Reputation: 669
I am having issues refactoring dplyr in a way that preserves non-standard evaluation. Lets say I want to create a function that always selects and renames.
library(lazyeval)
library(dplyr)
df <- data.frame(a = c(1,2,3), f = c(4,5,6), lm = c(7, 8 , 9))
select_happy<- function(df, col){
col <- lazy(col)
fo <- interp(~x, x=col)
select_(df, happy=fo)
}
f <- function(){
print('foo')
}
select_happy()
is written according to the answer to this post Refactor R code when library functions use non-standard evaluation. select_happy()
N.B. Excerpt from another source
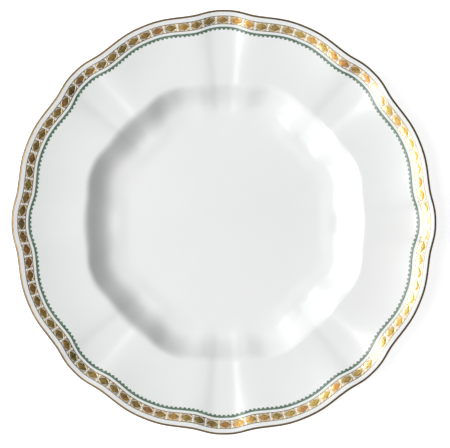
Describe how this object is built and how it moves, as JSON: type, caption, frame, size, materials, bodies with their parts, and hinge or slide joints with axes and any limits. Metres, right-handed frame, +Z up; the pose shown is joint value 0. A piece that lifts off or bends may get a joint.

works on column names that are either undefined or defined in the global environment. However, it runs into issues when a column name is also the name of a function in another namespace.
select_happy(df, a)
# happy
# 1 1
# 2 2
# 3 3
select_happy(df, f)
# happy
# 1 4
# 2 5
# 3 6
select_happy(df, lm)
# Error in eval(expr, envir, enclos) (from #4) : object 'datafile' not found
environment(f)
# <environment: R_GlobalEnv>
environment(lm)
# <environment: namespace:stats>
Calling lazy()
on f and lm shows a difference in the lazy object, where the function definition for lm is appearing in the lazy object, and for f it is just the name of the function.
lazy(f)
# <lazy>
# expr: f
# env: <environment: R_GlobalEnv>
lazy(lm)
# <lazy>
# expr: function (formula, data, subset, weights, na.action, method = "qr", ...
# env: <environment: R_GlobalEnv>
substitute
appears to work with lm.
select_happy<- function(df, col){
col <- substitute(col) # <- substitute() instead of lazy()
fo <- interp(~x, x=col)
select_(df, happy=fo)
}
select_happy(df, lm)
# happy
# 1 7
# 2 8
# 3 9
However, after reading the vignette on lazyeval
it seems that lazy
should serve as a superior substitute for substitute
. Additionally, the regular select
function works just fine.
select(df, happy=lm)
# happy
# 1 7
# 2 8
# 3 9
My question is how can I write select_happy()
so that it works in all the ways that select()
does? I'm having a hard time wrapping my head around the scoping and non-standard evaluation. More generally, what would be a solid strategy for programming with dplyr that could avoid these and other issues?
Edit
I tested out docendo discimus's solution and it worked great, but I would like to know if there is a way to use arguments, rather than dots, for the function. I think it is also important to be able to use interp()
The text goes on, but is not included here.